Created using a commercial Craftbot 3 FDM 3D Printer, the team’s TPU-based medical device is filled with a jellified antibiotic that, once in position, can be released to help relieve feminine itching. Having verified their ring’s biocompatibility, the team say that it could now make vaginal infection remedies “more easily and rapidly accessible” to patients, “resulting in increased adherence” to treatment.
The inefficacy of BV treatment
Although both oral and local vaginal infection remedies are now readily available at pharmacies around the world, bacterial vaginosis (BV) remains a common condition. This is somewhat down to the limited efficacy of existing treatments, as despite the fact many sufferers use clindamycin or metronidazole to treat such infections, on average, 30% of them experience recurring symptoms inside 4 weeks.

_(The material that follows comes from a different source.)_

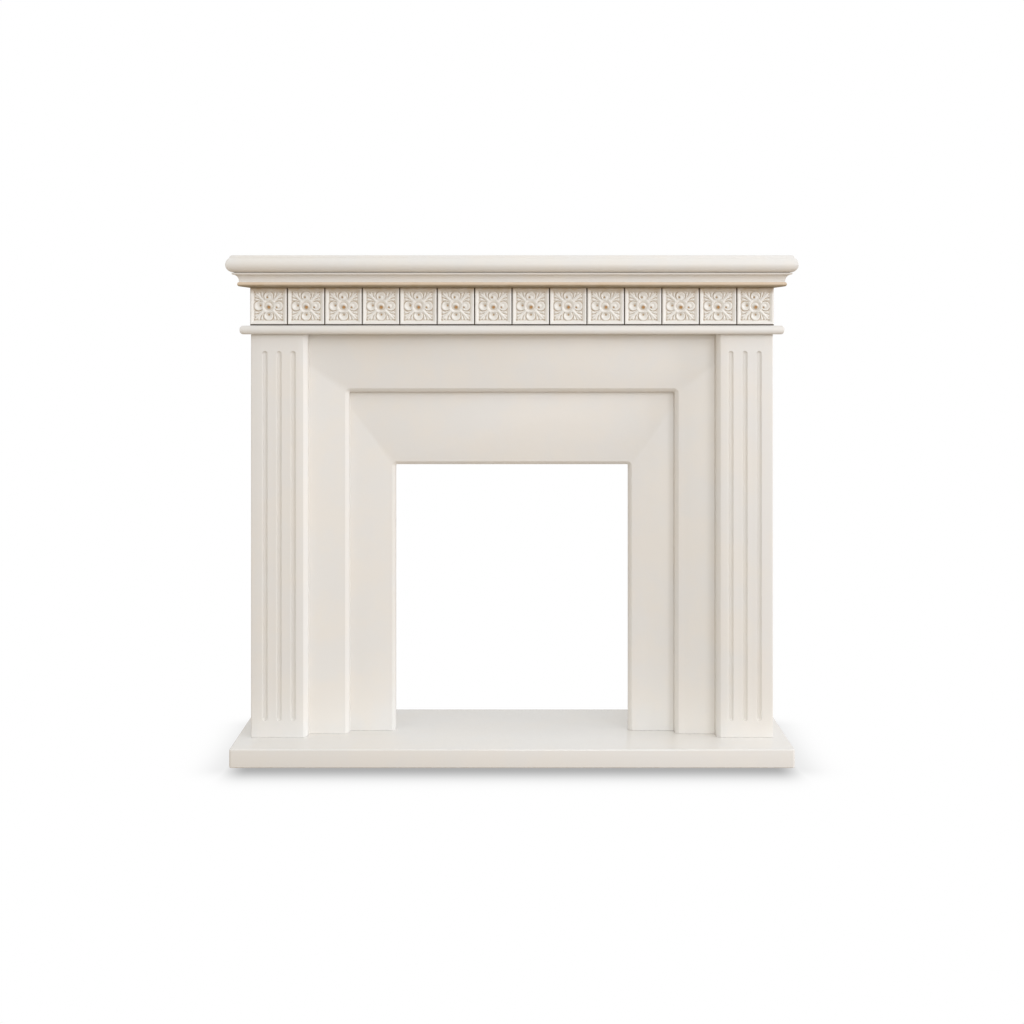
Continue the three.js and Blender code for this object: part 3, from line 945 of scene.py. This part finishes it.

While BV doesn’t have a high mortality rate, it often causes patients long-lasting discomfort, and in extreme cases, it can even affect their quality of life. It therefore remains highly desirable for at least half the world’s population that a more effective remedy for vaginal infections be found, and a significant amount of prior research in this area has centered around the drug ‘chloramphenicol.’
Widely-used as an antibiotic, chloramphenicol is known to combat BV-inducing bacteria, but it also has serious potential side-effects such as neurotoxicity and bone marrow depression. To get around these quite sinister complications, researchers have previously sought out ways to apply the drug topically instead of orally, but using 3D printing to infuse it into a device has always proven difficult.
An anti-infection vaginal ‘ring’
In an attempt to deliver chloramphenicol more effectively than existing medical suppositories allow, the Hungarian team has taken inspiration from the vaginal rings that have been available since the 1970s, and designed a similar-looking device that instead of acting as a contraceptive, is optimized for drug distribution.
Effectively, the engineers have been able to achieve this by 3D printing their rings as ‘carrier systems’ before manually filling them with antibiotics, rather than trying to infuse drugs into a processable filament. In doing so, they have managed to overcome the thermal variability that has hampered the R&D of previous devices, and develop a vessel that can be filled with different drugs to meet patients’ needs.
To assess the efficacy of their novel vaginal remedy, the engineers chose to expose three of their prototype 3D printed rings to E. coli and C. albicans, given that the pathogens are often identified as common causes of BV. Interestingly, each test specimen was found to combat the bacteria within just 24 hours, but adding chitosan to the rings’ antibiotics, accelerated the pace at which this occurred.
During biocompatibility testing, in which the engineers’ devices were seeded with bovine cervix cells and cultured for up to 12 days, they also demonstrated their human end-use potential. In keeping with the ISO 10993 standard, the cells continually maintained a viability of more than 70%, thus the researchers concluded that their “vaginal ring samples could be considered cytocompatible.”
While the issue of comfort during ring installation is conspicuous in its absence within the team’s research, they maintain that their approach allows rings to be “printed without heat damage or antibiotic loss,” and given the device’s cytocompatibility and infection-fighting efficacy, they suggest their treatment method warrants “further investigation” moving forwards.
AM’s drug delivery advantages
Creating vaginal treatments may be a fairly unusual application of FDM 3D printing in itself, but the technology’s flexibility and precision does make it ideal for producing medication with a controlled rate of drug delivery. In one such case last year, a team of UK and US scientists developed magnetic field-triggered 3D printed devices, which proved capable of delivering drugs at personalizable dosages.
Similarly to the Hungarian team, researchers at Zhejiang University and De Montfort University have also 3D printed an E. coli-combatting device. Referred to by the scientists as a multi-layer drug delivery device (DDD), their system is targeted more towards probiotic than feminine hygiene applications, but still retains the capacity to deliver multiple drugs to various different areas of the stomach at once.
Researchers at the University of Kent and University of Strathclyde, meanwhile, have taken this approach to a whole new level, by 3D printing microneedles and incorporating them into a controllable transdermal drug delivery system. In doing so, the team have found they’re able to adapt their device to suit the needs of individual patients, and condense it into painless needle phobia-fighting patches.
The researchers’ findings are detailed in their paper titled “Manufacturing and Examination of Vaginal Drug Delivery System by FDM 3D Printing,” which was co-authored by Petra Arany, Ildikó Papp, Marianna Zichar, Géza Regdon Jr, Mónika Béres, Melinda Szalóki, Renátó Kovács, Pálma Fehér, Zoltán Ujhelyi, Miklós Vecsernyés and Ildikó Bácskay.